Cary Presant, MD, Oncology, Hematology/Oncology, 06:15PM Sep 9, 2013
Fatigue is the most common problem about which cancer patients complain. Therefore, it is important for us to consider anything that can alert us to which patients might be at greater risk of development of fatigue, and take time to discuss fatigue with them.
An interesting article by J. Bower and co-authors (J. Clinical Oncology 2013; 31:1656) discussed possible genetic correlations with fatigue. In over 170 early stage breast cancer patients, blood genotyping showed that polymorphisms in three genes related to cytokine expression were associated with fatigue (ILB-511C > T, IL6-174G > C and TNF-308G > A.) The patients who had a higher number of genes associated with increased production of cytokines developed greater degrees of fatigue (P=0.002). These genes were also associated with higher likelihood depression and more frequent occurrence of memory problems.

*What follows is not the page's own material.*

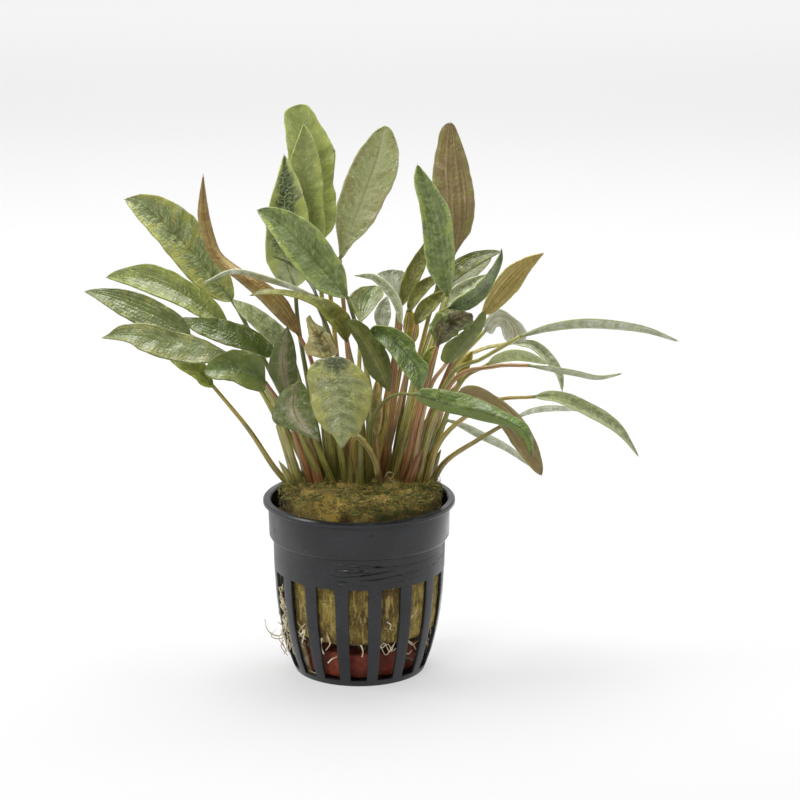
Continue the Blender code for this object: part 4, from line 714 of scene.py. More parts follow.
def bladeMaterial(name, shades, kind, seed):
    # a waxy skin under a film of water: soft grey sheen, small glints painted on as pale dots, blotches held
    # between slanting veins
    dark, mid, light, edge = bladeShades[shades]
    v = dict(stripes=0.15, bars=0.0, tiles=0.0, centre=0.0, half=0.0, patch=0.3, neck=0.0, fine=0.7, rib=0.55)
    v.update(patterns[kind])
    look, add = newMaterial("leaf blade, waxy and wet, " + name, Coat_Weight=0.16, Coat_Roughness=0.1,
                            Specular_IOR_Level=0.42)
    blade = add("UVMap", uv_map="blade")
    size = add("UVMap", uv_map="millimetres")
    lane = add("SeparateXYZ", blade)
    outward = add("SeparateXYZ", size)
    along, far = lane.node.outputs[1], outward.node.outputs[1]
    signed = add("Math", lane, 2.0, -1.0, **timesPlus)
    across = add("Math", signed, operation="ABSOLUTE")
    slant = add("Math", add("Math", outward, operation="ABSOLUTE"), -0.5, far, **timesPlus)
    flow = add("CombineXYZ", add("Math", outward, 0.7, **times), slant, seed * 3.7)
    blotch = add("TexNoise", flow, named={"Scale": 0.31, "Detail": 3.0, "Roughness": 0.6, "Distortion": 0.6})
    fine = add("TexNoise", flow, named={"Scale": 0.8, "Detail": 5.0, "Roughness": 0.6})
    gritAndGlints = add("TexNoise", size, named={"Scale": 1.8, "Detail": 2.0, "Roughness": 0.7})
    cells = add("TexVoronoi", flow, named={"Scale": 0.85, "Randomness": 0.85}, feature="DISTANCE_TO_EDGE")
    # the long veins arch from neck to tip at set shares of the half width, the cross veins slant 1.6 mm apart
    longLane = add("Math", across, 3.5, add("Math", blotch, 0.35, **times), **timesPlus)
    longVein = add("MapRange", add("Math", longLane, 0.5, **toAndFro), 0.0, 0.1, 1.0, 0.0, **smooth)
    crossLane = add("Math", slant, 0.62, add("Math", fine, 1.1, **times), **timesPlus)
    crossVein = add("MapRange", add("Math", crossLane, 0.5, **toAndFro), 0.0, 0.12, 1.0, 0.0, **smooth)
    stripe = add("TexWave", blade, named={"Scale": 2.3, "Distortion": 2.4, "Detail": 3.0, "Detail Scale": 2.0,
                                          "Phase Offset": seed * 1.3}, bands_direction="X", out=1)
    drawnOut = add("Mapping", blade, named={"Scale": (14.0, 1.3, 1.0), "Location": (seed * 1.7, 0, 0)})
    streak = add("TexNoise", drawnOut, named={"Scale": 1.0, "Detail": 4.0, "Roughness": 0.65})
    patch = add("TexNoise", add("Mapping", flow, named={"Location": (31.0, 17.0, 9.0)}),
                named={"Scale": 0.2, "Detail": 4.0, "Roughness": 0.6})
    layers = [(add("MapRange", blotch, 0.49, 0.59, **smooth), v["blotch"], dark),
              (add("MapRange", patch, 0.53, 0.62, **smooth), v["patch"], edge),
              (add("MapRange", fine, 0.47, 0.63, **smooth), v["fine"] * 0.8, dark),
              (add("MapRange", fine, 0.5, 0.34, **smooth), v["fine"], light)]
    if v["centre"]:
        inner = add("Math", blotch, 0.5, across, **timesPlus)
        layers.append((add("MapRange", inner, 0.75, 0.3, **smooth), v["centre"], light))
    if v["bars"]:
        bar = add("Math", slant, 0.3, add("Math", blotch, 0.8, **times), **timesPlus)
        bar = add("MapRange", add("Math", bar, 0.5, **toAndFro), 0.42, 0.02, **smooth)
        layers.append((bar, v["bars"] * 0.6, light))
    if v["tiles"]:
        tile = add("Math", add("MapRange", cells, 0.03, 0.14, **smooth),
                   add("MapRange", across, 0.8, 0.45, **smooth), **times)
        tile = add("Math", tile, add("MapRange", along, 0.2, 0.45, **smooth), **times)
        layers += [(add("MapRange", along, 0.5, 0.15, **smooth), 0.6, light), (tile, v["tiles"], dark)]
    layers += [(add("MapRange", streak, 0.5, 0.64, **smooth), v["stripes"] * 0.75, dark),
               (add("MapRange", streak, 0.46, 0.34, **smooth), v["stripes"] * 0.7, light),
               (add("MapRange", stripe, 0.8, 1.0, **smooth), v["stripes"] * 0.45, dark)]
    ragged = add("Math", blotch, 2.2, add("Math", across, 1.45, operation="SUBTRACT"), **timesPlus)
    ragged = add("Math", fine, 0.7, ragged, **timesPlus)
    layers.append((add("MapRange", ragged, 1.0 - v["reach"] * 1.5, 1.0, **smooth), 0.8, edge))
    if v["neck"]:
        neck = add("Math", blotch, 0.35, along, **timesPlus)
        layers.append((add("MapRange", neck, 0.4, 0.24, **smooth), v["neck"], dark))
    if v["half"]:
        layers.append((add("MapRange", signed, 0.1, -0.15, **smooth), v["half"], edge))
    # painted glints: pale dots, more of them towards the margins, stand for highlights on the water film
    paintedGlint = add("MapRange", gritAndGlints, 0.70 - v["glintAmount"] * 0.07, 0.74 - v["glintAmount"] * 0.07, **smooth)
    paintedGlint = add("Math", paintedGlint, add("MapRange", across, 0.2, 0.7, 0.35, 1.0), **times)
    layers += [(crossVein, 0.12, light), (longVein, 0.25, light),
               (add("MapRange", across, 0.07, 0.015, **smooth), v["rib"], dark),
               (add("MapRange", across, 0.93, 0.99, **smooth), 0.4, light),
               (add("MapRange", along, 0.93, 1.0, **smooth), 0.6, dark),
               (paintedGlint, v["glintAmount"] * 0.85, "#f0f2e4")]
    film = add("TexNoise", flow, named={"Scale": 0.45, "Detail": 3.0})
    quilt = add("Math", add("MapRange", cells, 0.0, 0.35), 0.35, **times)
    relief = add("Math", fine, 1.0, quilt, **timesPlus)
    for mask, strong in ((longVein, -0.4), (crossVein, -0.12), (stripe, v["stripes"] * 0.5), (gritAndGlints, 0.2)):
        relief = add("Math", mask, strong, relief, **timesPlus)
    dress(look, mid, layers, rough=add("MapRange", film, 0.4, 0.6, v["dull"] * 0.8, v["dull"] * 1.6),
          height=relief, depth=0.6, strength=0.42)
    return look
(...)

This information is of considerable interest. Hypothetically, it suggests that taking steps to reduce inflammation in patients who are having inflammatory disease or pain that can be treated with anti-inflammatory agents might be associated with better control of fatigue. It suggests ways in which anti-inflammatory interventions may be studied in future trials.
Although it is speculative, making certain that prompt treatment of fatigue includes advising primary care physicians to continue taking care of inflammatory diseases which may also be present might help with control of this challenging symptom.